Image of sign-in spreadsheet, which has spacers, decorative elements, and other content that would not be successfully parsed by pfscf

If I had a hidden row where I listed pfscf's labels for the fields, and a hidden column where I indicated which rows contain the player data, as highlighted here...

Same spreadsheet above, but with additional column and row pointing out where the pfscf-relevant data is within the spreadsheet

...then pfscf should have everything it needs to consume this spreadsheet direct from CSV export, and not require me to create a new file and paste the data there.

This particular issue is in reference to the first column. In this example I went a step further and used numbers to indicate which player # the row represented, but it could also be a simple on-off.

Just desires for further automation, and gives a much simpler intermediate step before something as involved as #56.

tdhsmith commented 3 years ago

Notes:

Blesmol commented 3 years ago

Ah, ok, I understand the scenario now, thanks.

Out of curiosity: Would having the players as columns instead of rows be an option for you? I would expect this to not be that much of a change, both from GM side and for the players, at most people will only need to modify this sheet shortly at the beginning and at the end of a session.

tdhsmith commented 3 years ago

Out of curiosity: Would having the players as columns instead of rows be an option for you? I would expect this to not be that much of a change, both from GM side and for the players, at most people will only need to modify this sheet shortly at the beginning and at the end of a session.

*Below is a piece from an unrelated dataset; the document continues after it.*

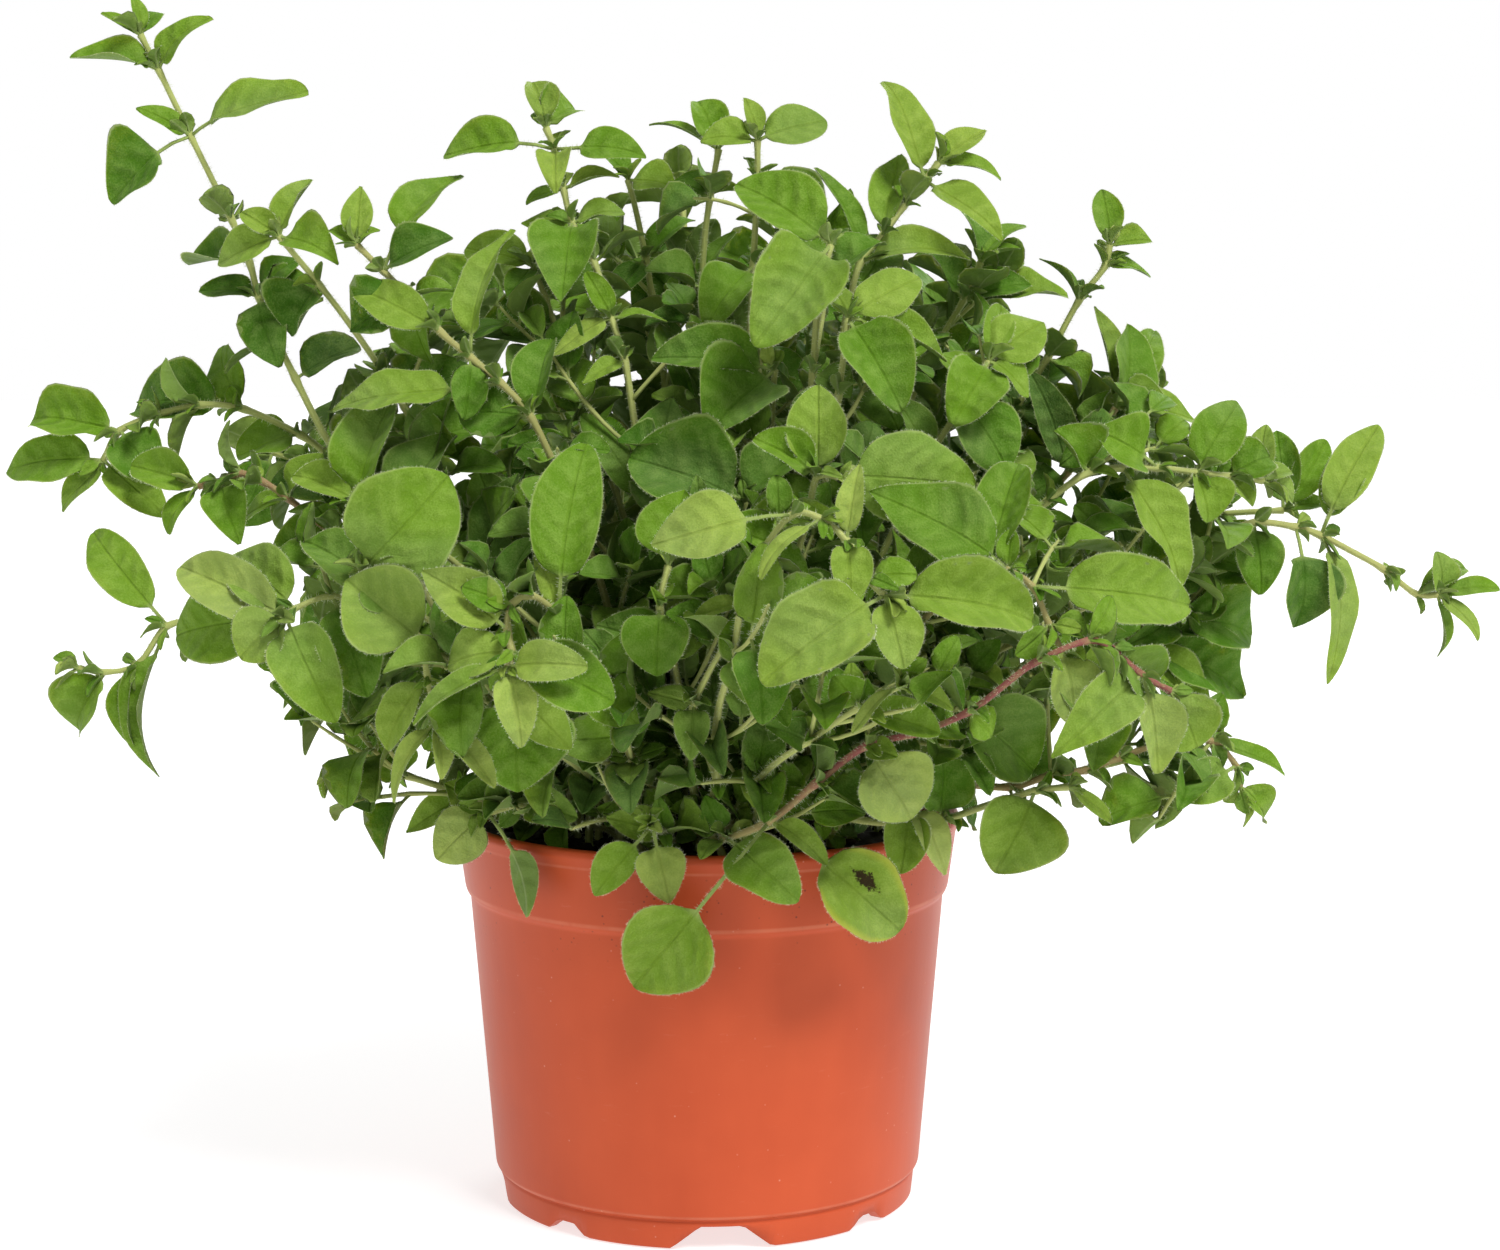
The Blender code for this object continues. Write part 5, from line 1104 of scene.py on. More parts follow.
def leaf_skin(skin, lf, dice):
    """One leaf: its petiole and blade lofted as a thin closed shell, with hairs on its margin."""
    along = lf["tip"] - lf["base"]
    length = along.length
    along = along / length
    face = square_to(along, lf["face"])
    base, along, face, side = (np.array(w) for w in (lf["base"], along, face, along.cross(face)))
    grade = (length > SMALL_LEAF) + (length > BIG_LEAF)
    rows, cols = (PLAIN_MESH if lf["plain"] else FINE_MESH)[grade]
    x, reach, is_blade = leaf_rows(lf, length, rows, dice)
    t = x / length
    phi = 2.0 * np.pi * np.arange(cols) / cols
    v, up = -np.cos(phi)[None], np.sin(phi)[None]
    uneven = 1.0 + dice.uniform(0.0, 0.03) * np.sin(x * 0.55 + np.sign(v) + dice.uniform(0, 6.3))
    y = v * reach * uneven
    bow, swing = dice.uniform(0.12, 0.46), dice.uniform(-0.28, 0.28)
    droop = length * dice.uniform(0.0, 0.14)
    arch = length * t * (1.0 - t) * (bow + swing * (1.0 - 2.0 * t)) - droop * t ** 3
    sway = length * dice.uniform(-0.07, 0.07) * t * (1.0 - t)
    rise, fold = blade_relief(lf, x, t, y, v, reach, dice)
    if lf["plain"]:
        y = y / math.hypot(1.0, fold)
    groove = np.exp(-(y / 0.7) ** 2)
    skin_off = np.where(up > 0.0, BLADE_UPPER * up - 0.10 * groove * (up > 0.9),
                        BLADE_UNDER * up - KEEL * groove * (1.0 - 0.8 * t) * (up < -0.5))
    z = is_blade * (rise + skin_off) + (1.0 - is_blade) * PETIOLE_RADIUS * up
    twist = math.radians(dice.uniform(-16.0, 16.0)) * (t - 0.4)
    y, z = y * np.cos(twist) - z * np.sin(twist), y * np.sin(twist) + z * np.cos(twist)
    spots = base + along * x[..., None] + side * (y + sway)[..., None] + face * (z + arch)[..., None]
    tip = base + along * length - face * droop
    chance = 2.0 if lf.get("soiled") else dice.random()
    blade = marks(y.shape, x - lf["stalk"] * length, v * reach, np.sign(np.round(up, 6)))
    skin.loft(spots, base, tip, blade, marks(y.shape, lf["tone"], chance, np.abs(v) * is_blade), LEAF)
    if length > SMALL_LEAF:
        margin_hairs(skin, spots, side, along, reach[:, 0], lf, dice)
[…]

No, it's not a problem for me personally. I have seen signup sheets formatted that way before. But from my experience, the vast majority use players as rows. And if you are using Google Forms, players are always rows (unless you use some formula/transformation to change it). I'm sure people using pfscf would appreciate the benefits enough to be willing to switch though!

tdhsmith commented 3 years ago

And to be clear all of my recent issues are definitely just ideas. The tool already simplifies 80% of the process, just trying to figure out how and where to simplify the next 2-3%. 😉

tdhsmith commented 3 years ago

Here's an example of a popular sign-in sheet that uses columns, btw: https://docs.google.com/spreadsheets/d/1haSAT6C6d8cG1g1gFr_punV5w_m_mNVR9tT_A8-FUDE/

Blesmol commented 3 years ago

Thanks for the link.

Hm, I am currently wondering whether transposing a CSV and adding an ability to ignore certain rows or columns would be sufficient for proper support. Perhaps it would make more sense to either have a separate tool or at least some separate functionality within pfscf for such a scenario.

Something that either takes the URL to such a google docs sheet, or the resulting CSV as input, and then transforms this into a CSV that is fit for pfscf to work with. Probably would need an additional config file that provides information about the structure of the google docs sheet.

PS: In the link provided above the players are also organized in columns like in pfscf, not in rows ;-) But yes, I accept that other sheets out there do it vice-versa.